When the Higgs gets re-centered around its new vacuum value, many parts of the theory get entwined in the process, as seen above. This means that a lot of observable quantities should have detailed relationships with one another. For example, the mass of each particle can be measured, the interaction strength of each particle with the Higgs can be measured, and the vacuum expectation value of the Higgs can be measured. If all this holds water, these measurable values should have very precise algebraic relationships with each other. And they are all observed to do so.
Summary
- You can’t simultaneously put (some) forces and masses into the theory by hand without breaking things.

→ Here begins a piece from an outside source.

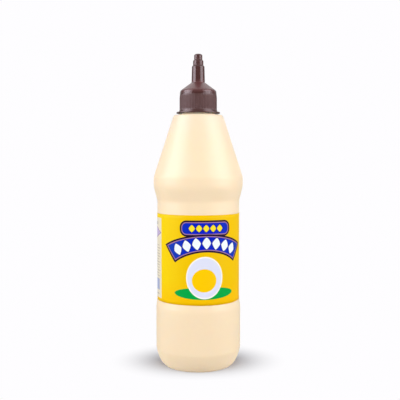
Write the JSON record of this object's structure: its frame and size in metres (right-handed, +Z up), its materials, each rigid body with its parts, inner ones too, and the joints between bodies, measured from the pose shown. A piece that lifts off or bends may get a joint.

- So, start with no masses.
- Then put in a Higgs that picks up a non-zero vacuum value.
- When you re-center the Higgs field around its new vacuum value instead of the original unstable value, the “shifted away” parts end up looking like masses for bosons and fermions, if through slightly different mechanisms.
These emergent masses in the theory look and act precisely like regular ol’ masses, even though we had to use the Higgs to ensure that the theory as a whole maintained compatibility with gauge invariance. What this rigmarole really gets us is various counteracting pieces that restore gauge invariance when those masses are present.
Side notes
As @Chronos notes, this provides masses for fundamental particles, but most of the mass we experience everyday is due to something else entirely, namely the energy of quarks and gluons bound together in protons and neutrons. You could have that sort of mass even if none of the fundamental particles had any mass at all.
I haven’t iterated on this post really at all, so do pick out / pick on any pieces that are not cutting it for you.